14.06.2013

Marking 110 years since the birth of Yevgeny Mravinsky

Valery Gergiev to dedicate a performance of Richard Wagner’s Götterdämmerung to the memory of the great Russian conductor.
 

 

At 4pm on 16 June maestro Gergiev will be conducting the final part of Wagner’s tetralogy Der Ring des Nibelungen at the new stage of the Mariinsky Theatre (Mariinsky-II). The performance is to be a musical tribute to Yevgeny Mravinsky who was born one hundred and ten years ago this June.
Yevgeny Alexandrovich Mravinsky’s artistic career was closely linked with the Mariinsky Theatre. His aunt, the famous soprano Yevgenia Mravinskaya in whose honour the conductor-to-be was named, was – under the stage name of “Mravina” – a leading soloist with the Mariinsky Opera from 1886−1900. The young Yevgeny’s appearance among the theatre’s extras was thus an entirely natural step – he even abandoned his studies at the St Petersburg University in order to do this.
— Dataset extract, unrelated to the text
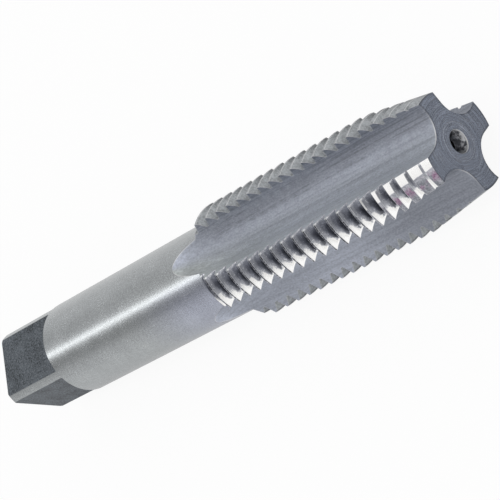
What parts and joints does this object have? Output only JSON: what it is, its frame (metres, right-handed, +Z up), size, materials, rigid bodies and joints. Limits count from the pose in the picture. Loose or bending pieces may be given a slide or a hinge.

In 1932 Mravinsky made his debut at the theatre as a conductor and over the next six years, right up to his providential victory at the I All-Union Conducting Competition, he supervised the musical direction of a series of productions in the theatre’s repertoire.
Valery Gergiev’s choice for the dedication is not an object of chance: of all of the music by Wagner, one of Mravinsky’s favourite composers, the scene of Siegfried’s death (Funeral March) from the opera Götterdämmerung has always been the loftiest and the most heartfelt. Like the heroes of ancient myths, when great people depart into the past they always remain alive in our memories.